Researchers at the University of California have just published a study in Pediatrics which found that the effects of childhood trauma have mental health implications for generations.

Adam Schickedanz, a Pediatrics instructor at the David Geffen School of Medicine at UCLA, told ABC News, “Early-life experiences — stressful or traumatic ones in particular — have intergenerational consequences for child behavior and mental health… This demonstrates one way in which all of us carry our histories with us, which our study shows has implications for our parenting and our children’s health.”

While the study focused on families situated in the U.S., Schickedanz said it could have implications on family separations at the border. “[Childhood traumas] take a toll in large part as a result of toxic stress responses that appear to be universal, since they have been demonstrated across families from diverse backgrounds,” Schickedanz said. “Based on the available evidence, one would expect that the stresses and trauma children are experiencing due to family separation at the border will have intergenerational behavioral health consequences.”

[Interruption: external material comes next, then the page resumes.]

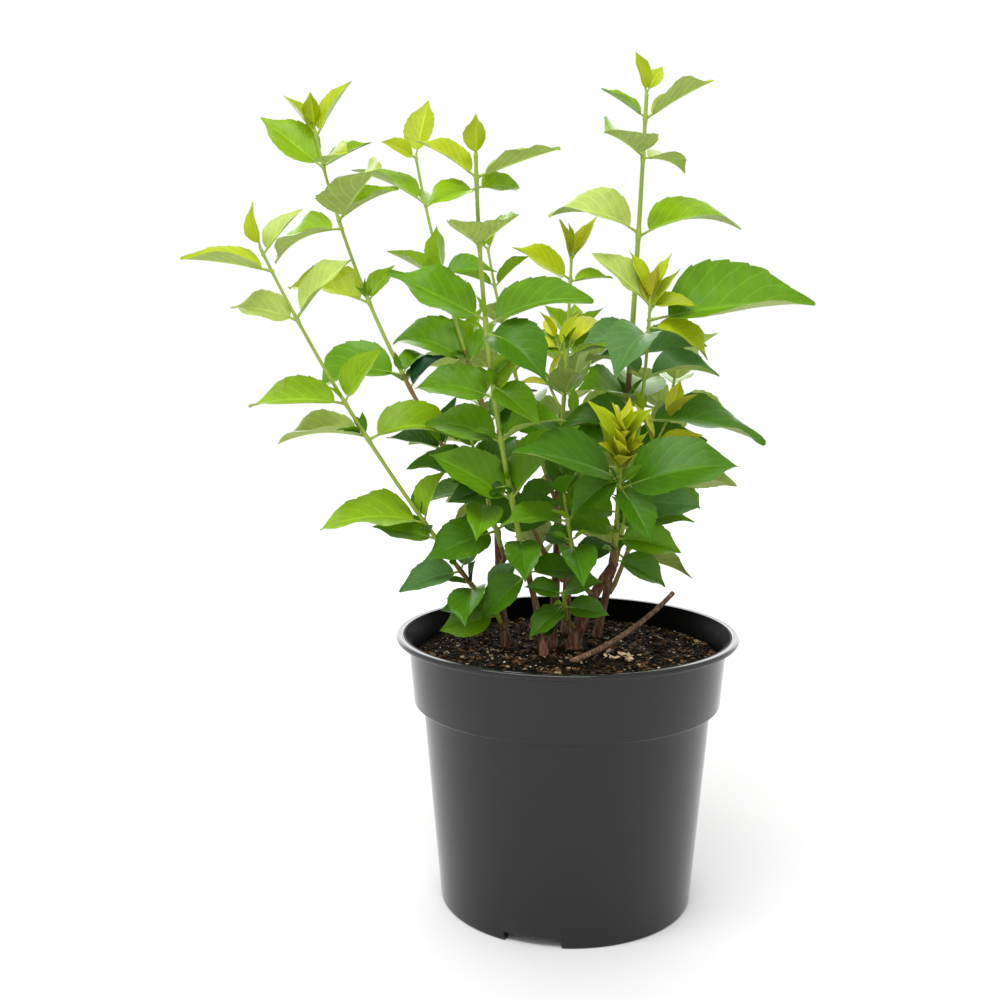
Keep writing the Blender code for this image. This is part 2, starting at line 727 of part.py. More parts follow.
def make_leaf(root, direction, turn, spread, droop, length, light, draws):
    """A leaf as named sizes, with its seeded share of unevenness."""
    roll, lean, tuck = draws
    along, face = leaf_axes(direction, turn + 5.0 * lean, spread, 14.0 * roll, light)
    young = length < YOUNG_LENGTH
    return {
        "root": root - ROOT_DEPTH * along,
        "along": along,
        "face": face,
        "length": length * (1.0 - LEAF_STALK),
        "stalk": max(length * LEAF_STALK, 2.6) + ROOT_DEPTH,
        "droop": droop,
        "fold": (YOUNG_FOLD if young else LEAF_FOLD) + 7.0 * tuck,
    }


def tree_of(vertices, faces):
    return BVHTree.FromPolygons([Vector(v) for v in vertices], faces, epsilon=0.0)


def object_tree(thing):
    mesh = thing.data
    points = [v.co / MM for v in mesh.vertices]
    return tree_of(points, [tuple(p.vertices) for p in mesh.polygons])


def touches(blade, whole, owner, taken):
    """Whether a leaf comes too near another. On its own shoot only the blade counts."""
    for other_owner, other_blade, other_whole in taken:
        if other_owner == owner:
            if blade.overlap(other_blade):
                return True
        elif whole.overlap(other_whole):
            return True
    return False


def place_leaf(wish, owner, taken):
    """Try a leaf as wished and then a little off, and give the first that touches nothing."""
    root, direction, turn, spread, droop, length, light, draws = wish
    for more_turn, more_spread, size in RETRIES:
        leaf = make_leaf(
            root, direction, turn + more_turn, spread + more_spread, droop,
            length * size, light, draws,
        )
        blade = tree_of(*leaf_solid(leaf, CLEARANCE, True))
        whole = tree_of(*leaf_solid(leaf, CLEARANCE))
        if not touches(blade, whole, owner, taken):
            taken.append((owner, blade, whole))
            return leaf
    return None


def shoot_wishes(shoot, chance):
    """Every leaf that a shoot would have, pair by pair, and its side twigs as tubes."""
    path = shoot_path(shoot, 40)
    wishes = []
    twigs = []
    for height, turn, length, opposite, spread, droop, tilt in shoot["pairs"]:
        root, direction = point_at_height(path, height)
        light = tilt * shoot["light"]
        for flip, size in ((0.0, length), (180.0, opposite)):
            draws = [chance.uniform(-1.0, 1.0) for _ in range(3)]
            if size > 0:
                foot = root + OPPOSITE_STEP * (flip / 180.0) * direction
                wishes.append((foot, direction, turn + flip, spread, droop, size, light, draws))
    for height, turn, length, spread, leaf in shoot["twigs"]:
        root, direction = point_at_height(path, height)
        along = leaf_axes(direction, turn, spread, 0.0, shoot["light"])[0]
        tip = root + length * (along + Vector((0.0, 0.0, 0.35))).normalized()
        twig = bent_path(root, tip, (0, 0, -1.0), TWIG_RINGS)
        twigs.append(twig)
        for index, (part, size) in enumerate(TWIG_PAIRS):
            point = twig[0].lerp(twig[-1], part)
            heading = (twig[-1] - twig[0]).normalized()
            spread_here = 50.0 - 18.0 * index
            for flip in (0.0, 180.0):
                draws = [chance.uniform(-1.0, 1.0) for _ in range(3)]
                wishes.append((point, heading, turn + 90.0 * index + flip, spread_here,
                               15.0, leaf * size, shoot["light"], draws))
    return wishes, twigs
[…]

The study utilized research from parent participants of the 2014 Child Development Supplement. To measure a child’s behavioral issues, researchers gave the parents and caregivers a number of questions to gauge present aggression, anxiety, and other problems for their children on the behavior problems index.

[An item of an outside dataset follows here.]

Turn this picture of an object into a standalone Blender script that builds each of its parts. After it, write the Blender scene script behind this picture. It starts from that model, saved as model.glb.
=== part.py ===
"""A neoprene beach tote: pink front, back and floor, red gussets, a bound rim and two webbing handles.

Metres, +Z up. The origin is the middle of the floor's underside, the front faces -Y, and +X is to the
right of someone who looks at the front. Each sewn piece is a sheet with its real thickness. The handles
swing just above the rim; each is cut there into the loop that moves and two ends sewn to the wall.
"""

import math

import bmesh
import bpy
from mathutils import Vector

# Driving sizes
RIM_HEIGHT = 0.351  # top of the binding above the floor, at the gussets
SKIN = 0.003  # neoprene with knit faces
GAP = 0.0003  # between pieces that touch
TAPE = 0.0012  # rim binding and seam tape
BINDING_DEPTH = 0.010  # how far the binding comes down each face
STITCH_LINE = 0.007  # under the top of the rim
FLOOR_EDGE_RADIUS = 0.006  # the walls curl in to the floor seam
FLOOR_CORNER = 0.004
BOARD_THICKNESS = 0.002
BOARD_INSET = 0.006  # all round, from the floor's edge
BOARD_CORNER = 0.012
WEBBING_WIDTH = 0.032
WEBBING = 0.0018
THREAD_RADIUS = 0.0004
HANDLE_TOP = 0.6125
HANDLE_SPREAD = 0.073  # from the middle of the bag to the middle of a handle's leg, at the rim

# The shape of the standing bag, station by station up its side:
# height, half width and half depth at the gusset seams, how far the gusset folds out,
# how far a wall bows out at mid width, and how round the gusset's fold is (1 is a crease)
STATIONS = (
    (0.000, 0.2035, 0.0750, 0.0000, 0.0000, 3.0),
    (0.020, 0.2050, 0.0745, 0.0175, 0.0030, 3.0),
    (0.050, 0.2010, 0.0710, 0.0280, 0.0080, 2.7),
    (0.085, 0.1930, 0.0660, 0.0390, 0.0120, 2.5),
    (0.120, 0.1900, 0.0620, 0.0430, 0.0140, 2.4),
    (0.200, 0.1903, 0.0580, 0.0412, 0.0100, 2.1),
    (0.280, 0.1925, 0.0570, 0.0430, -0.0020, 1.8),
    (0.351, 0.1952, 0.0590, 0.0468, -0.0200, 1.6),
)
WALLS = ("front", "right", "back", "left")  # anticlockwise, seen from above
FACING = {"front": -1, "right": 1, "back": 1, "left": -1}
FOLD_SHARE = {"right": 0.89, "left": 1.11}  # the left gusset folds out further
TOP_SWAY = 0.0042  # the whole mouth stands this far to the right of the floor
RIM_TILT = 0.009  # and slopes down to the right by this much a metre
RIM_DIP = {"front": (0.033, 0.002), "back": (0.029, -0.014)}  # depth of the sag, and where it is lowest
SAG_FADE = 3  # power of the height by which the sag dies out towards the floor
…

Researchers concluded there was a link between children with a higher behavior problems index and parents who “experienced a greater number of adverse childhood events, ACEs.”

The gender of the parent who suffered childhood trauma was always significant. Children were more negatively affected when it was their mother who experienced the greater number of adverse childhood events. This was because, in most cases, the mother was the primary caregiver, even in two-parent households.

Researchers share they’d like to expand on the study’s outcomes:

“Right now, we are exploring whether these intergenerational [adverse event] associations persist across more than one generation. In fact, our study team’s next step is to examine whether grandparents’ [adverse childhood events] can be linked to their grandchildren’s behavioral health.”

While the study indicated it focused on families in the U.S. from “diverse backgrounds,” it is unclear how the race and socioeconomic backgrounds of families impacted intergenerational trauma.